▶ Given problem
What follows is a listing. Return every line of it exactly.

▶ Provided data
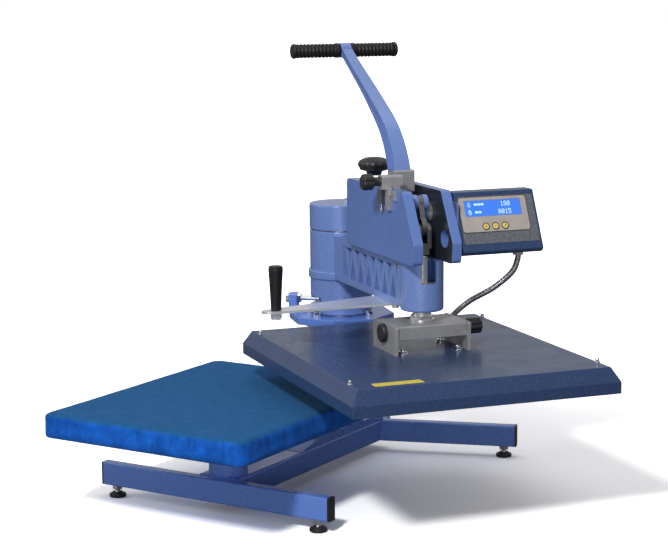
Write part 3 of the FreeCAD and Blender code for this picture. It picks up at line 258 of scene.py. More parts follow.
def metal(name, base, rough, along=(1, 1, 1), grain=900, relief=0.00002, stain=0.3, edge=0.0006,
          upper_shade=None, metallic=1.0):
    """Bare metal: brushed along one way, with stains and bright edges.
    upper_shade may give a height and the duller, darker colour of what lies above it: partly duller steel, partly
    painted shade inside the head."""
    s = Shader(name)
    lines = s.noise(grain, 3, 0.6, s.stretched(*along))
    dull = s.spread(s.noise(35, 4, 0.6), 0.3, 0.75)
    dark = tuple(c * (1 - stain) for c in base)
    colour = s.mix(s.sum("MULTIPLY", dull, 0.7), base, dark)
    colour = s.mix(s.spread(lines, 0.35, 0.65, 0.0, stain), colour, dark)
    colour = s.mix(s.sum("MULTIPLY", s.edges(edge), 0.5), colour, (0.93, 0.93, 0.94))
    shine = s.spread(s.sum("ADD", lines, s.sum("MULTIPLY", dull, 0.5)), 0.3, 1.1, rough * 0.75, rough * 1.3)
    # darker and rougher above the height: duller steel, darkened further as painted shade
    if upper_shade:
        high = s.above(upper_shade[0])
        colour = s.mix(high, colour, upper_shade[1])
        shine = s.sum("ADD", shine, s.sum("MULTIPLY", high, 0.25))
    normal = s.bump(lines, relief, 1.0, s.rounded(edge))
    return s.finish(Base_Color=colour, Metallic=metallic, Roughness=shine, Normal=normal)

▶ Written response
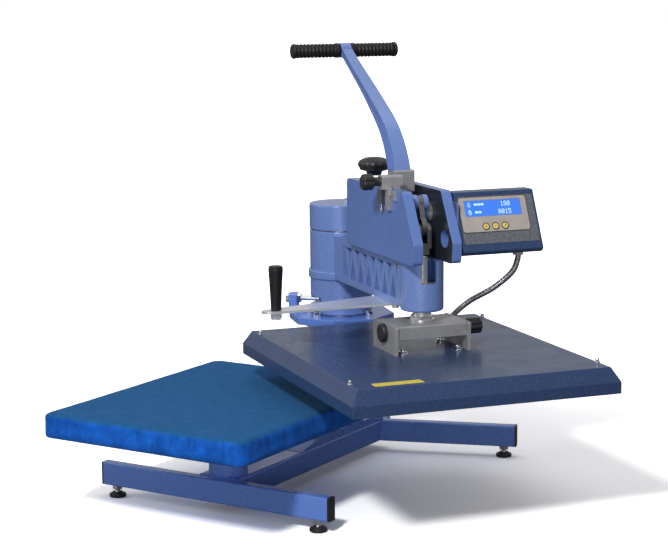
Write part 3 of the FreeCAD and Blender code for this picture. It picks up at line 258 of scene.py. More parts follow.
def metal(name, base, rough, along=(1, 1, 1), grain=900, relief=0.00002, stain=0.3, edge=0.0006,
          upper_shade=None, metallic=1.0):
    """Bare metal: brushed along one way, with stains and bright edges.
    upper_shade may give a height and the duller, darker colour of what lies above it: partly duller steel, partly
    painted shade inside the head."""
    s = Shader(name)
    lines = s.noise(grain, 3, 0.6, s.stretched(*along))
    dull = s.spread(s.noise(35, 4, 0.6), 0.3, 0.75)
    dark = tuple(c * (1 - stain) for c in base)
    colour = s.mix(s.sum("MULTIPLY", dull, 0.7), base, dark)
    colour = s.mix(s.spread(lines, 0.35, 0.65, 0.0, stain), colour, dark)
    colour = s.mix(s.sum("MULTIPLY", s.edges(edge), 0.5), colour, (0.93, 0.93, 0.94))
    shine = s.spread(s.sum("ADD", lines, s.sum("MULTIPLY", dull, 0.5)), 0.3, 1.1, rough * 0.75, rough * 1.3)
    # darker and rougher above the height: duller steel, darkened further as painted shade
    if upper_shade:
        high = s.above(upper_shade[0])
        colour = s.mix(high, colour, upper_shade[1])
        shine = s.sum("ADD", shine, s.sum("MULTIPLY", high, 0.25))
    normal = s.bump(lines, relief, 1.0, s.rounded(edge))
    return s.finish(Base_Color=colour, Metallic=metallic, Roughness=shine, Normal=normal)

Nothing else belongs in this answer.